Gulden pressed Halford on how First Contact could be exempt from regulations when state law limits the exemption to nonprofits that don’t receive state or federal funding. Although First Contact got a $1.5 million grant from the N.C. General Assembly, “the state does not fund us on a continual basis,” Halford said. “The funding we got was for the purchase of a facility and not an ongoing funding.” The nonprofit also got a separate $500,000 grant from the state. Halford later said the exemption comes from a separate section of the law that excludes 24-hour nonprofit facilities that provide shelter and recovery from alcohol and other drug addictions through a 12-step program, self-help, peer role modeling and self-governing.

Testifying for the opponents, an Asheville-based substance abuse counselor, clinical addiction specialist and licensed clinical mental health counselor said that a client who left the facility before completing treatment could walk on the road. The counselor, Beverly Barnes, testified that people leave residential treatment programs under a variety of circumstances. Granting objections by Jones and Noor, the zoning board barred Barnes from testifying about what might happen at the Fork Creek Road center.

Mark Teague, owner of J.M. Teague Engineering & Planning in Waynesville, testified for the opponents about his company’s study of Fork Creek Road, a 20-feet wide roadway with shoulders from zero to 5 feet wide, no sidewalks and low traffic volume — 90 cars a day. The report concluded that “if pedestrians were on that road that it would create a risk to the pedestrian and the traveling public.”

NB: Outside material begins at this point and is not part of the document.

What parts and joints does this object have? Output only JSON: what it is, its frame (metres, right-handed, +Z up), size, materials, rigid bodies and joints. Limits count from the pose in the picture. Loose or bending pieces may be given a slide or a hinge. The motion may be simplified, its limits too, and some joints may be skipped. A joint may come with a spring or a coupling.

Board member Mark Casoria asked what would happen if the landowner instead decided to build 27 homes on the property, which the current zoning allows. Teague responded that, given the rule of thumb of 10 trips a day per household, the development would generate 270 trips daily.

The final witness for the opponents was Bennie Waller, who holds doctorate degrees in finance and management information systems as well as a license in real estate and a teaching focus on appraising. A specialist in how disruptive uses affect property values, Waller was hired to testify about drug rehab centers’ effect on the value of neighboring properties. But Dr. Waller’s planned testimony fizzled out when the board established that he was not a licensed real estate appraiser and ruled that he could not offer an opinion on the Saluda project.

“My concern is he has no experience in North Carolina, certainly not Henderson County,” board Chair Steve Dozier said.

Waller then became combative, calling Dozier’s objection “the worst answer you could have made” and ripping the board’s actions as “smoke and mirrors.”

With more witnesses still to call plus closing arguments and the zoning board’s deliberations on the permit request, board members, First Contact and the objectors agreed to halt the hearing and reconvene at 4 p.m. Monday, Nov. 21.